5. A high-voltage variable resistor as defined in claim 3, wherein said mount portion of said slide element is provided with a raised portion so as to extend toward said operation shaft;
said end of said operation shaft is formed with a hole in which said raised portion is fitted; and
said end of said operation shaft is integrally formed with a projection with which said plate-like member is engaged.
7. A high-voltage variable resistor as defined in claim 6, wherein said variable resistance patterns are formed on said front surface of said circuit board so that centers of arcs respectively defined by said variable resistance patterns of an arcuate shape are aligned with each other on a virtual straight line extending in said longitudinal direction of said circuit board.
8. A high-voltage variable resistor as defined in claim 7, wherein said connection means each are so arranged that an angle between said virtual straight line and a shade of said contact support of said connection means obtained when said connection support is projected on said circuit board is less than 90 degrees.
9. A high-voltage variable resistor as defined in claim 8, wherein said angle is 45 degrees or less.
10. A high-voltage variable resistor as defined in claim 6, wherein said connection means are so arranged that said positioners of two said connection means provided in correspondence to two said variable resistance patterns adjacent to each other are arranged on different two of sides of said circuit board.
12. A high-voltage variable resistor as defined in claim 11, wherein said three variable resistance patterns are connected to each other so as to form a closed loop.
13. A high-voltage variable resistor as defined in claim 11, wherein at least two of said variable resistance patterns are arranged on said front surface of said circuit board so that centers of arcs respectively defined by said at least two variable resistance patterns are aligned with each other along a virtual straight line defined in a longitudinal direction of said circuit board; and
said connection means each are so arranged that an angle between said virtual straight line and a central line extending in a longitudinal direction of said contact support of said connection which is defined as said contact support is viewed from right above said circuit board is less than 90 degrees.
14. A high-voltage variable resistor as defined in claim 13, wherein said angle is 45 degrees or less.
15. A high-voltage variable resistor as defined in claim 11, wherein two said connection means provided in correspondence to said two variable resistance patterns for focus voltage variation are so arranged that said positioners of said two connection means are positioned on two different first and second ones of sides of said circuit board; and
one said connection means provided in correspondence to said variable resistance pattern for screen voltage variation is so arranged that said positioner of said one connection means is positioned on third one of said sides of said circuit board which is different from said first and second sides.
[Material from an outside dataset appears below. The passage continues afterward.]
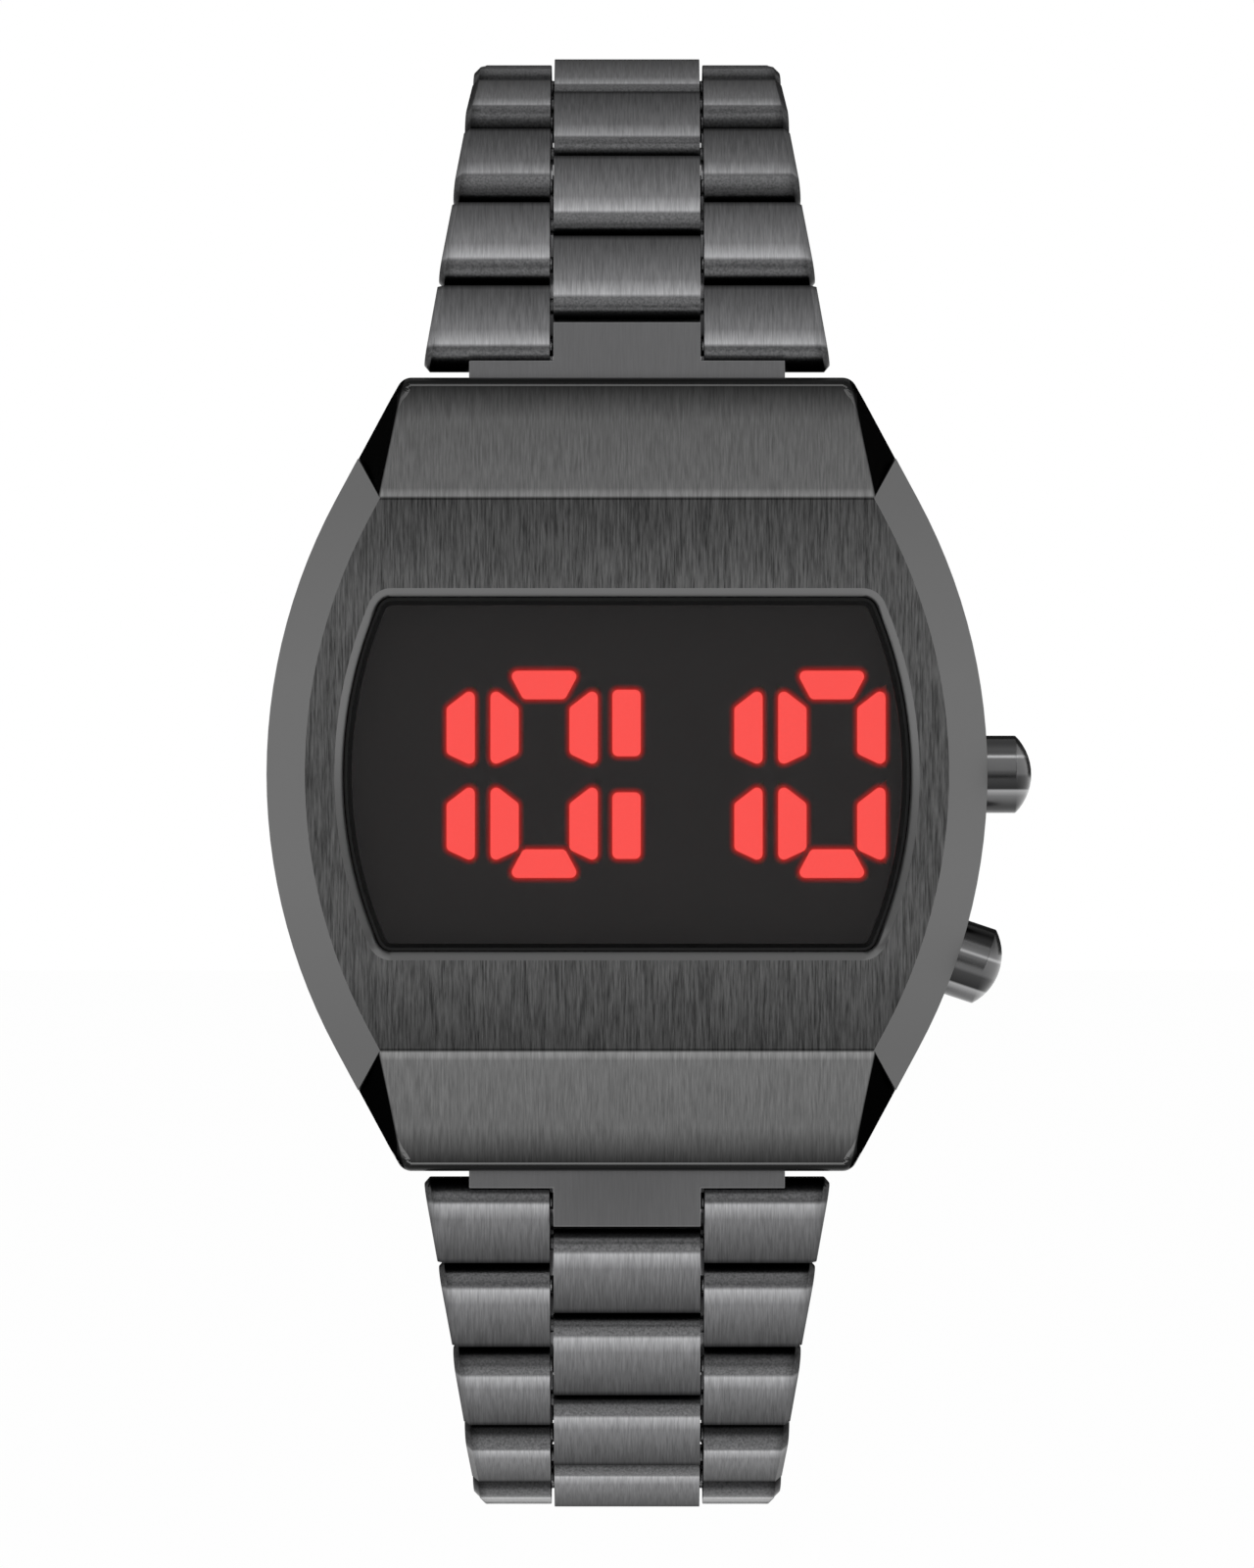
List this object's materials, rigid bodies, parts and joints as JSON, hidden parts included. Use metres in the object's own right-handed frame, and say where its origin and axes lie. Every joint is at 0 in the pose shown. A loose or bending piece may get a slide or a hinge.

This invention relates to a high-voltage variable resistor, and more particularly to a high-voltage variable resistor decreased in size.

A conventional high-voltage variable resistor which has been commonly known in the art is generally constructed in such a manner as shown in FIG. 5. The conventional high-voltage variable resistor is called a focus pack adapted to variably output a focus voltage and a screen voltage and includes a circuit board generally designated at reference numeral 101 by way of example in FIG. 5. The circuit board 101 is formed-on a front surface thereof with a circuit pattern 102 by printing, which includes an input electrode E1, a focus voltage output electrode E2, a screen voltage output electrode E3 and a ground electrode E4, as well as a first variable resistance pattern VR1 for focus voltage variation and a second variable resistance pattern VR2 for screen voltage variation. The circuit pattern 102 includes connection patterns CP1 and CP2 each acting as a connection means which is contacted with a slide element (not shown) to electrically connect the slide element to each of the output electrodes E1 and E2. The slide element includes a slide contact sliding on the variable resistance patterns VR1 and VR2 and pivotally moved on ends CP11 and CP12 of the connection patterns CP1 and CP2.

A size of the high-voltage variable resistor is generally determined depending on an area of the circuit board 101, which is determined depending on the circuit pattern 102. In determination of the circuit pattern 102, a distance between sections of the circuit pattern 102 adjacent to each other is determined in view of so-called pattern dielectric strength (normally, 1 mm/kV) which prevents arcing or discharge. Thus, a distance A between the variable resistance pattern VR1 and an end CP11 of the connection pattern CP1 and a distance B between the variable resistance pattern VR2 and an end CP21 of the connection pattern CP2 are likewise regulated by the pattern dielectric strength. This results in an increase in radius of an arc defined by each of the variable resistance patterns VR1 and VR2 being required depending on a magnitude or level of a voltage applied thereto, so that a decrease in area of the circuit board is subject to restriction.

The present invention has been made in view of the foregoing disadvantage of the prior art.

Accordingly, it is an object of the present invention to provide a high-voltage variable resistor which is capable of permitting a circuit board to be reduced in size as compared with the prior art.

It is another object of the present invention to provide a high-voltage variable resistor which is capable of being reduced in size as compared with the prior art.

It is a further object of the present invention to provide a high-voltage variable resistor which is capable of reducing abrasion between a slide element and a contact of a connection means.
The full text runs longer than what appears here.